▶ _The problem_
Reproduce all records verbatim.

▶ _Records provided_
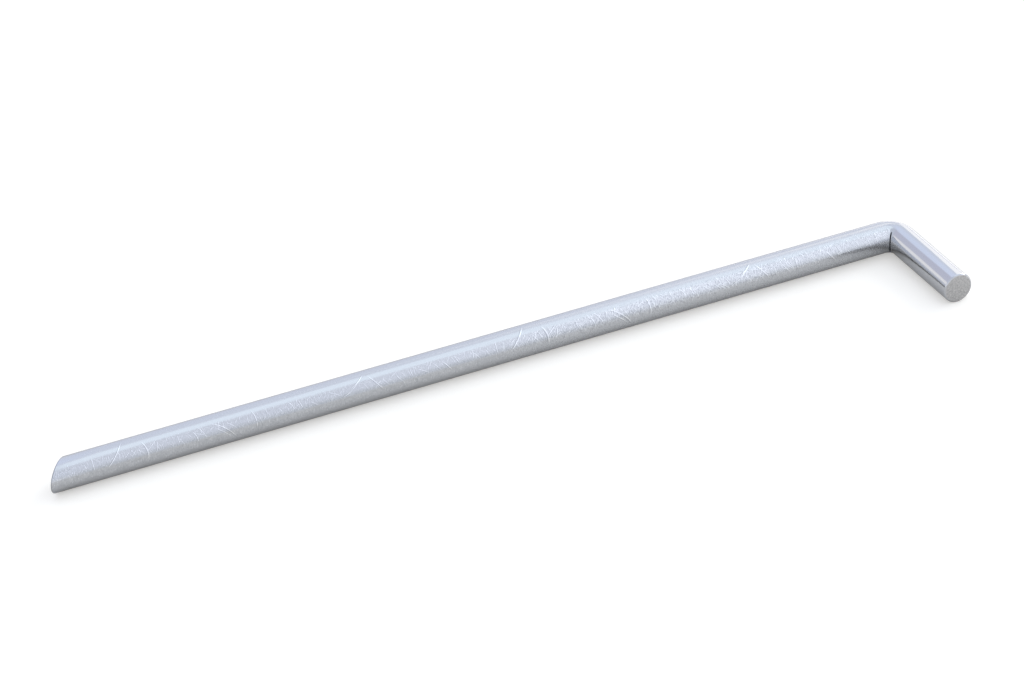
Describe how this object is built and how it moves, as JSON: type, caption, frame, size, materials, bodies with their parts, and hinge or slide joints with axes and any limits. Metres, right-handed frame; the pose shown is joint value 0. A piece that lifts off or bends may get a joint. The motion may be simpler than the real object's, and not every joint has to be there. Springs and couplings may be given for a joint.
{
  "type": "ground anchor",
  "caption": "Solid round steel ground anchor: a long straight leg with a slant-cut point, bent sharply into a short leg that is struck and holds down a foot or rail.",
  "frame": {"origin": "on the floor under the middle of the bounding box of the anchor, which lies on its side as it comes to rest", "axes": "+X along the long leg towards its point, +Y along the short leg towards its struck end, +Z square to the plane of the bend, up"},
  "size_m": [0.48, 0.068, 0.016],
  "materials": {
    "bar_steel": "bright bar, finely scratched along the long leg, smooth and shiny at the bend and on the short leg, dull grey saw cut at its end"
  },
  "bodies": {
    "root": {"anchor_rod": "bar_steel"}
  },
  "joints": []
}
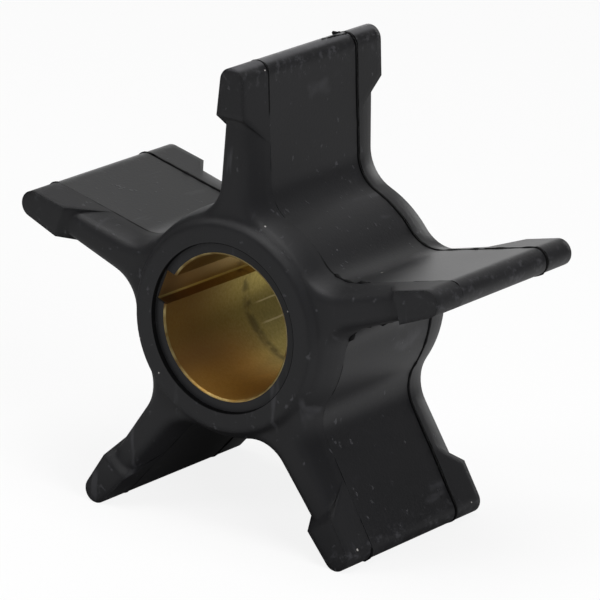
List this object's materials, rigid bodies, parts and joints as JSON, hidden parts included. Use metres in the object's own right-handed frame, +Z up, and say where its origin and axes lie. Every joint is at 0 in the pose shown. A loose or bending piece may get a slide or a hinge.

▶ _Response to this task_
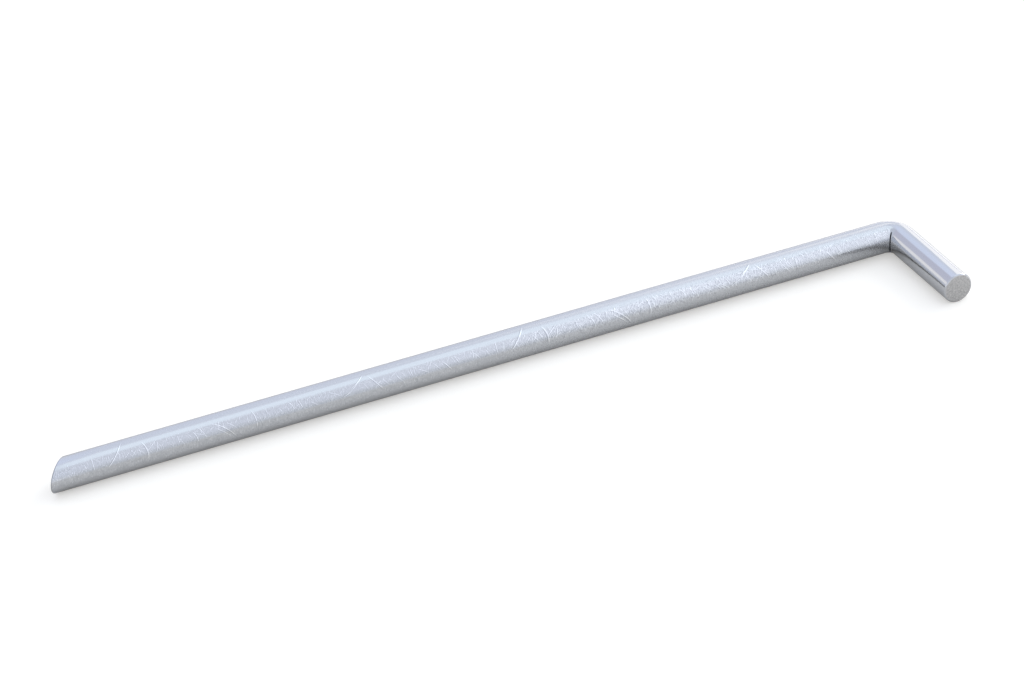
Describe how this object is built and how it moves, as JSON: type, caption, frame, size, materials, bodies with their parts, and hinge or slide joints with axes and any limits. Metres, right-handed frame; the pose shown is joint value 0. A piece that lifts off or bends may get a joint. The motion may be simpler than the real object's, and not every joint has to be there. Springs and couplings may be given for a joint.
{
  "type": "ground anchor",
  "caption": "Solid round steel ground anchor: a long straight leg with a slant-cut point, bent sharply into a short leg that is struck and holds down a foot or rail.",
  "frame": {"origin": "on the floor under the middle of the bounding box of the anchor, which lies on its side as it comes to rest", "axes": "+X along the long leg towards its point, +Y along the short leg towards its struck end, +Z square to the plane of the bend, up"},
  "size_m": [0.48, 0.068, 0.016],
  "materials": {
    "bar_steel": "bright bar, finely scratched along the long leg, smooth and shiny at the bend and on the short leg, dull grey saw cut at its end"
  },
  "bodies": {
    "root": {"anchor_rod": "bar_steel"}
  },
  "joints": []
}
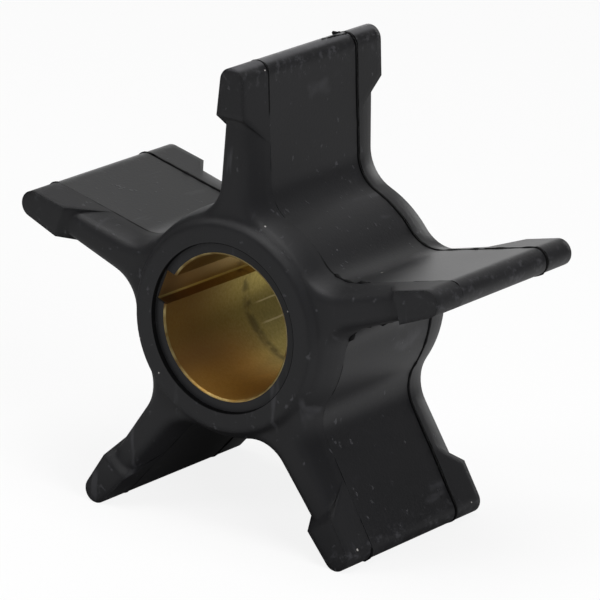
List this object's materials, rigid bodies, parts and joints as JSON, hidden parts included. Use metres in the object's own right-handed frame, +Z up, and say where its origin and axes lie. Every joint is at 0 in the pose shown. A loose or bending piece may get a slide or a hinge.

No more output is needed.